Trapping and commutative Boolean networks

A Boolean network (BN) is a transformation of the set of Boolean configurations of a given length. A trapspace of a BN is a subcube invariant by the BN; a principal trapspace is the smallest trapspace containing a given configuration; a minimal trapspace is one that does not contain any smaller trapspace. In an unrelated development, commutative BNs have been introduced as those networks where all local updates commute. In this paper, we relate those two aspects of BN theory via five main contributions. First, we introduce the trapping graph and the trapping closure of a BN. We also define trapping networks as the networks with transitive general asynchronous graphs and we prove that those are exactly the trapping closures.

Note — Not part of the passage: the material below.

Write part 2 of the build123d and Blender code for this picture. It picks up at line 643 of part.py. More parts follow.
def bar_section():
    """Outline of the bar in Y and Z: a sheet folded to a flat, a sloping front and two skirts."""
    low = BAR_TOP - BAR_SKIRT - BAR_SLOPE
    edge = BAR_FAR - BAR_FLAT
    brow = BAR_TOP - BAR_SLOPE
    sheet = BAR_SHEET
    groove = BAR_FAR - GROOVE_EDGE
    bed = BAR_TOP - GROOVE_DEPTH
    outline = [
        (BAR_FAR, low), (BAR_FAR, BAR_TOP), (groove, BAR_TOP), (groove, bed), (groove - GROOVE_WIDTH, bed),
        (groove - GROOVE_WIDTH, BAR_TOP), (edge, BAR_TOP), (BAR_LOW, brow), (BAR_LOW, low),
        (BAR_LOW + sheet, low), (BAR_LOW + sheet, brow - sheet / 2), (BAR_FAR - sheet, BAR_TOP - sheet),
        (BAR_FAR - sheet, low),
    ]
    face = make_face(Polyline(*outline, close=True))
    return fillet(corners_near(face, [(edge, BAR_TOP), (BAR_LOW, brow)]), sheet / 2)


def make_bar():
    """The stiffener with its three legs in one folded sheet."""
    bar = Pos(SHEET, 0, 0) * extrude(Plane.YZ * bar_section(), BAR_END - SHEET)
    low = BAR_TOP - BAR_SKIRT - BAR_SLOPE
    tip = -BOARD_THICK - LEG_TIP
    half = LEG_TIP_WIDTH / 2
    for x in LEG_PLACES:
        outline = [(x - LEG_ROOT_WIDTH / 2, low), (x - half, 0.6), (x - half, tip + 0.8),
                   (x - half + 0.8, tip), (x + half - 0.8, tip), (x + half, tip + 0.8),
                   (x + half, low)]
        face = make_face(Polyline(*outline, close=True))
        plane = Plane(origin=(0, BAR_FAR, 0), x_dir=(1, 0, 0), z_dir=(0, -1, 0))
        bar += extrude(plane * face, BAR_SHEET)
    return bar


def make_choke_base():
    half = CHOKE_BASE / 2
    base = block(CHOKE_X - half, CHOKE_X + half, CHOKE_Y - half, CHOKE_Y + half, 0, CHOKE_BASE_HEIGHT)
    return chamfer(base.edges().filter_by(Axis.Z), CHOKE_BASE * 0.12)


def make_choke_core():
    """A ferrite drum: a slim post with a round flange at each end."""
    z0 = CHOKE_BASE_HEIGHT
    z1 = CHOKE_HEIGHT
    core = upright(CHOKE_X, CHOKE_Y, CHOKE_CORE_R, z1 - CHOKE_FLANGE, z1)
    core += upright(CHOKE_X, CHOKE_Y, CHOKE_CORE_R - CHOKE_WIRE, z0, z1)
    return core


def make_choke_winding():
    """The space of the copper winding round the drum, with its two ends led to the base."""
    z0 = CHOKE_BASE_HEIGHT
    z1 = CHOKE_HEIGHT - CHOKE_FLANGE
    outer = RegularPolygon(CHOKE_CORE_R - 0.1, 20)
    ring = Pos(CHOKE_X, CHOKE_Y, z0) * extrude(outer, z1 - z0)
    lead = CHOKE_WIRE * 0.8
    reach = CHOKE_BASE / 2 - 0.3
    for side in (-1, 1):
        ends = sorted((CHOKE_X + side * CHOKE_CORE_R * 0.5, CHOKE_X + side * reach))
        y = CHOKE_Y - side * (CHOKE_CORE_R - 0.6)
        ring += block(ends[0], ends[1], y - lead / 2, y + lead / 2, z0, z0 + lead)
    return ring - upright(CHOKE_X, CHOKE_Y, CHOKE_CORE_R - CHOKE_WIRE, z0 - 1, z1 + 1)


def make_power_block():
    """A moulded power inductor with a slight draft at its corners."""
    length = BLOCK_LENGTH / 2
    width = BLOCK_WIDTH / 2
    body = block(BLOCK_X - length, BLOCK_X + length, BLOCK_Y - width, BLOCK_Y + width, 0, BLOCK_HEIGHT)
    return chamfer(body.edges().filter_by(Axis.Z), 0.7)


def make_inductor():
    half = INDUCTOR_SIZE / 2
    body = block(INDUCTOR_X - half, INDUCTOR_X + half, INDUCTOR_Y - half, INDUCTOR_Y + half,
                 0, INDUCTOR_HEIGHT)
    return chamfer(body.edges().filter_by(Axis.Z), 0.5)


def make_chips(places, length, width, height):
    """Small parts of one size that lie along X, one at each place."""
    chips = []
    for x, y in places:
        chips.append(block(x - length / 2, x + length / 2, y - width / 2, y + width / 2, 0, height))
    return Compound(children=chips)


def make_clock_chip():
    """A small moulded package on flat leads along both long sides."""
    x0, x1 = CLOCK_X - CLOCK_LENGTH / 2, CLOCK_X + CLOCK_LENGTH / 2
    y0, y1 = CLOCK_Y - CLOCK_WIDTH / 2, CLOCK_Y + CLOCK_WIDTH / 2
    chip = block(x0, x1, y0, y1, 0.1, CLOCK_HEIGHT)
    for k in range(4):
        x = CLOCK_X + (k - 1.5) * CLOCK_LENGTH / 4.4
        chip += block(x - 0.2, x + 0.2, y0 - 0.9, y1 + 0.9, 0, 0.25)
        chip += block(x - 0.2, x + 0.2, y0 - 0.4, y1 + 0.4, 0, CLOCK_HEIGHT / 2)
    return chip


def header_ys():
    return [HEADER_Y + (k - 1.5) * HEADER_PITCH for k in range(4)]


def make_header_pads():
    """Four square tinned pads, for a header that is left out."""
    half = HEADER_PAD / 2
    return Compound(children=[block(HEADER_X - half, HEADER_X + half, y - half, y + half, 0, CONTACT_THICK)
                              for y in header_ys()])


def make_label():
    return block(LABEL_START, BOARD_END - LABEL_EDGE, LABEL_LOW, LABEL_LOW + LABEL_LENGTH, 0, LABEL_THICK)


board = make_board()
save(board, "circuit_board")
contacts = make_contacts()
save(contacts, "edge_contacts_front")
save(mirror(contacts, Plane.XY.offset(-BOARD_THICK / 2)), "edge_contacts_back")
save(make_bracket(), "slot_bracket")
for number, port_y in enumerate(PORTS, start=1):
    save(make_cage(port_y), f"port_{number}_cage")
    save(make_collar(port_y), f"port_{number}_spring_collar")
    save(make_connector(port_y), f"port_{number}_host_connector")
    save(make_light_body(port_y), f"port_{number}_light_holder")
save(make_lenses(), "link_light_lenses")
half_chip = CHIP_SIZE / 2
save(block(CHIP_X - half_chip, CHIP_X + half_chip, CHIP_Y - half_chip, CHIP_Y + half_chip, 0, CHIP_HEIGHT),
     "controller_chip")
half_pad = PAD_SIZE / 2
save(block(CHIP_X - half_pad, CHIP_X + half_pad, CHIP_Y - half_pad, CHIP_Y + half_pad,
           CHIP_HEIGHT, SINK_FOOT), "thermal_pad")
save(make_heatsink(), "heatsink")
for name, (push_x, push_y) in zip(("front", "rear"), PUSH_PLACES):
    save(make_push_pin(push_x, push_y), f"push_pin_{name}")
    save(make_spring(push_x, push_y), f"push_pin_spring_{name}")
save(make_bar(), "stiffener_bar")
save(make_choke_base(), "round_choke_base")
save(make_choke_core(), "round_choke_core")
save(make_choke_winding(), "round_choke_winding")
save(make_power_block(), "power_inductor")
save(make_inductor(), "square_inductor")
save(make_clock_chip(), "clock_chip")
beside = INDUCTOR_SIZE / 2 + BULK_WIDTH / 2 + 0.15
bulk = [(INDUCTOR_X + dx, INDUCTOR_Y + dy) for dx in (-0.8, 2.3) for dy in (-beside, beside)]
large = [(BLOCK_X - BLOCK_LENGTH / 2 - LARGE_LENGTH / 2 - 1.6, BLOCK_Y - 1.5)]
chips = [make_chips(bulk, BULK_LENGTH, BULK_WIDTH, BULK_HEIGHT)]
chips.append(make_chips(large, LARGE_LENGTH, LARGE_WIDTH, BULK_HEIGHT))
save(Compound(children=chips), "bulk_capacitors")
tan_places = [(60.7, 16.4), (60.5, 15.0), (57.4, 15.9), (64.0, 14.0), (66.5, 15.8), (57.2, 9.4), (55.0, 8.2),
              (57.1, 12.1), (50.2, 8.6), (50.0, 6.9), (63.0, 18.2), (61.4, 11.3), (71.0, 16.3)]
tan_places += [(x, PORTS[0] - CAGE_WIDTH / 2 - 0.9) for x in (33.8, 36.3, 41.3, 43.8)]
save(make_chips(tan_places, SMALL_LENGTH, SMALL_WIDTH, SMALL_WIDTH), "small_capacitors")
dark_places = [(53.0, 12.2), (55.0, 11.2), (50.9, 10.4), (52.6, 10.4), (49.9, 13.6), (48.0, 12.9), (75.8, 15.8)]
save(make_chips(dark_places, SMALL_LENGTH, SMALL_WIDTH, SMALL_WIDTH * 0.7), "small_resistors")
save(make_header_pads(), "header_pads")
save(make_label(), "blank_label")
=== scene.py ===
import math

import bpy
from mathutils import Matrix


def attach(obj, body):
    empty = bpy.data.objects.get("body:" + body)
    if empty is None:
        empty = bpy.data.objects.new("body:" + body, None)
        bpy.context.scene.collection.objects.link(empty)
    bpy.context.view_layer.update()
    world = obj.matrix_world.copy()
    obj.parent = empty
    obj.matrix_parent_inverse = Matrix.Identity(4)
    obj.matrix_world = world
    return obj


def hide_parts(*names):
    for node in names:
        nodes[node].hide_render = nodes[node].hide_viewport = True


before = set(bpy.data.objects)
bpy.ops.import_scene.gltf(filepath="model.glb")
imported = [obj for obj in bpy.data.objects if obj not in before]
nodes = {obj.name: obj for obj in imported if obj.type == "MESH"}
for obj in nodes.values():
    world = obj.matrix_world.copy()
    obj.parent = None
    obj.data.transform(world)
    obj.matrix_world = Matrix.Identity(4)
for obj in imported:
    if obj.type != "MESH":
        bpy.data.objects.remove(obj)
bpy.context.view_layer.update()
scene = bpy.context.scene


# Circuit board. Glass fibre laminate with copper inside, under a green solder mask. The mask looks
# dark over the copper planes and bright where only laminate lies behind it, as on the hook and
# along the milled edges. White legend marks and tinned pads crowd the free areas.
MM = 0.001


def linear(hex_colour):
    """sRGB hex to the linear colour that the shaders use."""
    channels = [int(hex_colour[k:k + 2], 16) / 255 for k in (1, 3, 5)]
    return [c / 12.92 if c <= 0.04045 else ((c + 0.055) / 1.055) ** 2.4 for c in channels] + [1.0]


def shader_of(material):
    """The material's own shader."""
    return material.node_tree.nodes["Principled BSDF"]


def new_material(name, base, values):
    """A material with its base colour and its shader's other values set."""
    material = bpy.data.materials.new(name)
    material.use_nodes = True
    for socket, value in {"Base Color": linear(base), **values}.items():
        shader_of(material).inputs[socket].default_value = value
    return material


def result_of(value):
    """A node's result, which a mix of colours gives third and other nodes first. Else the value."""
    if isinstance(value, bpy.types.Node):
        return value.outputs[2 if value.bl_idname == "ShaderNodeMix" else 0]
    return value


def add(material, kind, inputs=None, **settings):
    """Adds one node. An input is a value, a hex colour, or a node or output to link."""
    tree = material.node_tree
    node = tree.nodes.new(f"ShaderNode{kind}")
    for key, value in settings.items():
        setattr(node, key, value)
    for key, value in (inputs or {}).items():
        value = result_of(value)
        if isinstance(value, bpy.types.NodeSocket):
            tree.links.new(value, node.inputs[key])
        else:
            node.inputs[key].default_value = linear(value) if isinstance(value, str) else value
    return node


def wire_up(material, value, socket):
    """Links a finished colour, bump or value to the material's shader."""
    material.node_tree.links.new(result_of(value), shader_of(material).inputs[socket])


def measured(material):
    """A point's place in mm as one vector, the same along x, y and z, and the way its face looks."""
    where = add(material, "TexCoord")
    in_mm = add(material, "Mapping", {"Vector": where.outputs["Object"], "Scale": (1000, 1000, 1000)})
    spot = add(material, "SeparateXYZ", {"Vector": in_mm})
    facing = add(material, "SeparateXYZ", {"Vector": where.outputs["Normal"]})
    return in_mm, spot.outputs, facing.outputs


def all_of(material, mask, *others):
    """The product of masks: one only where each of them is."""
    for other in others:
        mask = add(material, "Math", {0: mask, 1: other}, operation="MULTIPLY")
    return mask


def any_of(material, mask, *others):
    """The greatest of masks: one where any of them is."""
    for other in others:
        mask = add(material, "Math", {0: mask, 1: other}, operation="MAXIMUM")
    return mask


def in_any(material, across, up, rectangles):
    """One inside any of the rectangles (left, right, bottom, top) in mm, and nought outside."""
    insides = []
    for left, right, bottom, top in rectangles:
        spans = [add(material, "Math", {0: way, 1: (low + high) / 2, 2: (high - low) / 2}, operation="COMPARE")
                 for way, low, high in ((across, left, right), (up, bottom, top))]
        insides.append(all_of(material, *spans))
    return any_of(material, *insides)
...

Second, we show that two BNs have the same collection of (principal) trapspaces if and only if they have the same trapping closure. We then characterise the collections of (principal) trapspaces of BNs. We finally give analogous results for the collections of minimal trapspaces. Third, we prove that commutative networks are trapping, and we classify the collections of principal trapspaces of commutative networks. Fourth, we focus on bijective commutative networks, which we call Marseille networks. We provide several alternative definitions for Marseille networks, and we classify them as special commutative or trapping networks. Fifth, we focus on idempotent commutative networks, which we call Lille networks. We provide several alternative definitions for Lille networks, we classify them as special commutative or trapping networks, and we relate them to globally idempotent networks. Our investigations of Marseille and Lille networks also highlight relations amongst the asynchronous, general asynchronous, and trapping graphs of Boolean networks, as well as the structure of trapping networks in general.